Gehl’s preferred term is “inviting” people to walk and bike, rather than drive. The ultimate goal is to achieve a culture of walking and bicycling, where such modes are as ingrained as driving is now. Copenhagen has pretty well achieved this “new normal” by creating an exceedingly well-planned citywide bike lane network, installing dedicated signals and crossing lanes for bikes at intersections, and timing “green waves” for both cars and cyclists (where, if one drives or rides at a certain speed, they will hit all green lights). Pedestrians have benefited along the way: With infrastructure dedicated to bicyclists, pedestrians get safer sidewalks.
But to Gehl, that’s just common courtesy. “What we learned in Copenhagen is if you are sweet to people, there will be more of them…what is important in Copenhagen is a citywide policy of being sweet to pedestrians,” he said. “The city has changed its car-centric streets to multi-modal streets. Pedestrians and bikes have gotten priority. They are just as important—if not more so—than the drivers.”
Though the lecture mostly addressed his general principles, Gehl suggested a few things he believes D.C. could do to become more pedestrian- and bike-friendly:
- Make better use of the Union Station parking lot and traffic circle. He thinks the bike garage is fantastic, but finds the rest of the space wasted.

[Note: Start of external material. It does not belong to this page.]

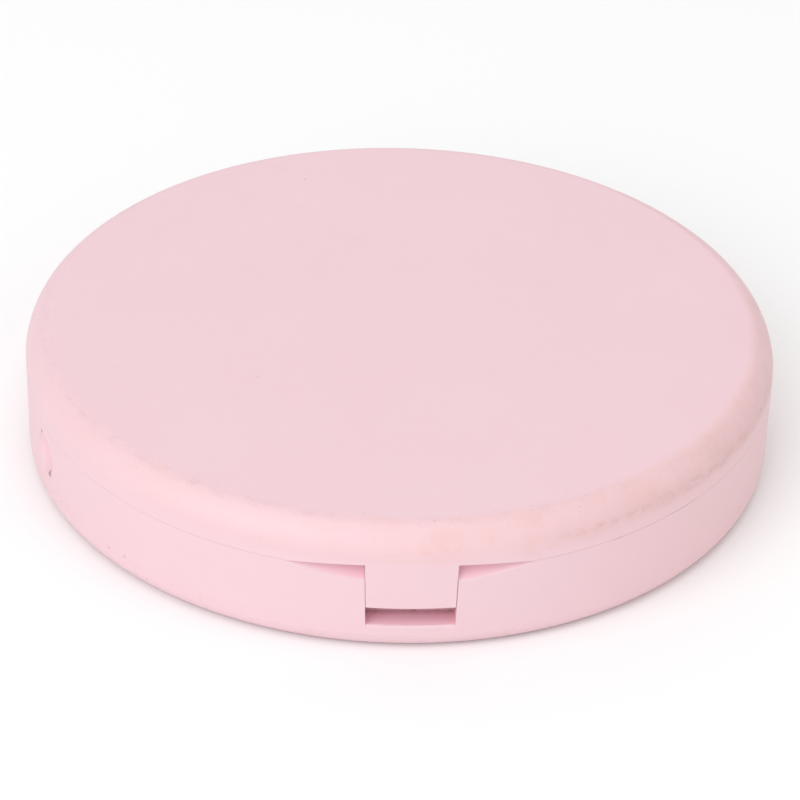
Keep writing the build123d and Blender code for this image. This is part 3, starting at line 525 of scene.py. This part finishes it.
# ---- Soft moulded pieces --------------------------------------------------------------------------
# Everything here is in millimetres until it becomes a mesh. Outlines are lists of corners
# (x, y, corner radius), with the material on the left of the direction of travel:
# counterclockwise round a piece, clockwise round a hole in it.

ARC_STEP = math.radians(12)
SMALLEST_RADIUS = 0.02
MERGE_DISTANCE = 1e-7
SHARP_ANGLE = math.radians(50)


def rounded(corners, inset):
    """The outline's points, moved into the material by an inset, with its corners rounded."""
    points = []
    for index, (x, y, radius) in enumerate(corners):
        here = Vector((x, y))
        before = (here - Vector(corners[index - 1][:2])).normalized()
        after = (Vector(corners[(index + 1) % len(corners)][:2]) - here).normalized()
        turn = math.atan2(before.x * after.y - before.y * after.x, before.dot(after))
        normals = Vector((-before.y, before.x)), Vector((-after.y, after.x))
        corner = here + inset * (normals[0] + normals[1]) / (1 + normals[0].dot(normals[1]))
        if radius == 0:
            points.append(corner)
            continue
        left = math.copysign(1, turn)
        radius = max(radius - left * inset, SMALLEST_RADIUS)
        start = corner - before * radius * abs(math.tan(turn / 2))
        centre = start + left * radius * normals[0]
        steps = max(2, round(abs(turn) / ARC_STEP))
        for step in range(steps + 1):
            spoke = start - centre
            spoke.rotate(Matrix.Rotation(turn * step / steps, 2))
            points.append(centre + spoke)
    return points


def inside(point, loops):
    """Whether a point is within the outer loop and in none of the holes."""
    crossings = 0
    for loop in loops:
        for a, b in zip(loop, loop[1:] + loop[:1]):
            if (a.y > point.y) != (b.y > point.y):
                crossings += point.x < a.x + (b.x - a.x) * (point.y - a.y) / (b.y - a.y)
    return crossings % 2 == 1


class Moulding:
    """A mesh made of flat faces joined by walls that follow outlines."""

    def __init__(self):
        self.mesh = bmesh.new()

    def wall(self, corners, profile):
        """A wall along an outline: its section is a list of (inset, height). Returns its ends."""
        rings = []
        for inset, height in profile:
            ring = rounded(corners, inset)
            rings.append([self.mesh.verts.new((p.x * MM, p.y * MM, height * MM)) for p in ring])
        for low, high in zip(rings, rings[1:]):
            for k in range(len(low)):
                self.mesh.faces.new((low[k - 1], low[k], high[k], high[k - 1]))
        return rings[0], rings[-1]

    def face(self, *rings):
        """A flat face between an outer ring and the rings of its holes."""
        verts = [vert for ring in rings for vert in ring]
        loops = [[Vector((v.co.x / MM, v.co.y / MM)) for v in ring] for ring in rings]
        edges = []
        first = 0
        for ring in rings:
            edges += [(first + k, first + (k + 1) % len(ring)) for k in range(len(ring))]
            first += len(ring)
        flat = [point for loop in loops for point in loop]
        points, _, triangles, sources, *_ = delaunay_2d_cdt(flat, edges, [], 0, MERGE_DISTANCE)
        for triangle in triangles:
            middle = sum((points[k] for k in triangle), Vector((0, 0))) / 3
            if inside(middle, loops):
                self.mesh.faces.new([verts[sources[k][0]] for k in triangle])

    def finish(self, name, material, node, body):
        """Makes the object, which stands for the CAD node and rides on its body."""
        bmesh.ops.recalc_face_normals(self.mesh, faces=self.mesh.faces)
        data = bpy.data.meshes.new(name)
        self.mesh.to_mesh(data)
        self.mesh.free()
        data.shade_smooth()
        data.set_sharp_from_angle(angle=SHARP_ANGLE)
        data.materials.append(material)
        piece = bpy.data.objects.new(name, data)
        bpy.context.collection.objects.link(piece)
        weighted = piece.modifiers.new("weighted_normals", "WEIGHTED_NORMAL")
        weighted.keep_sharp = True
        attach(piece, body)
        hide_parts(node)
        return piece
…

- Expand Capital Bikeshare; he calls our red bicycles “those Montreal bikes.”
- Use signage to visibly encourage walking and biking, and encourage biking in critical masses for safety. Companies should encourage their employees to bike to work. (Gehl Architects gives their staff branded helmets. Attention, City Paper overlords!)
- Take advantage of those wide streets L’Enfant insisted on by giving over a lane—or more lanes, in some cases—to bikes.
- More Dupont Circle (that is, well-defined public spaces where there are places to sit, things to look at, and clearly demarcated paths for pedestrians and bikers), less National Mall (that is, sprawling open spaces with no places to sit, no concessions, no visually engaging elements, and a generally unpleasant atmosphere).
- “There are many funny little green spaces,” says Gehl of our National Park Service-controlled pocket parks. “I call them ‘pieces of Libyan desert!'” Artists should be allowed to develop these spaces—think the myriad of pop-ups and temporiums we’ve seen recently, but in public spaces.
- Become a leader. “I admire very much the hard work going on here in Washington. Like other capitals in the world, it has a very important position. Copenhagen has influenced what is done in Denmark.” D.C. should be innovative in its planning policies and inspire other American cities to create healthy environments for pedestrians and cyclists.
Gehl was preaching to the choir last night: I’d wager that at least 25% of the audience made their way to the National Building Museum by bike, and that most others came via public transit or on foot. And, it’s worth noting that at least a few local bodies, namely DDOT and the Office of Planning, are following a Gehl-like line of thinking; see the 15th Street NW cycletrack, which embodies Gehl’s edict that “cars should protect bikes. Bikes shouldn’t protect cars.”
The likelihood of D.C. quickly becoming as bike-friendly as Copenhagen, where everyone transports just about everything via bike (and where bike lanes are now suffering from congestion), is slim—but there’s always room for improvement. Gehl’s suggestions are at worth at least a brief consideration: Walking and biking, after all, generally cost less—and can be much less of a hassle—than owning a car. Making it more inviting and intuitive to do both, as he urges, seems like sound logic for a growing city.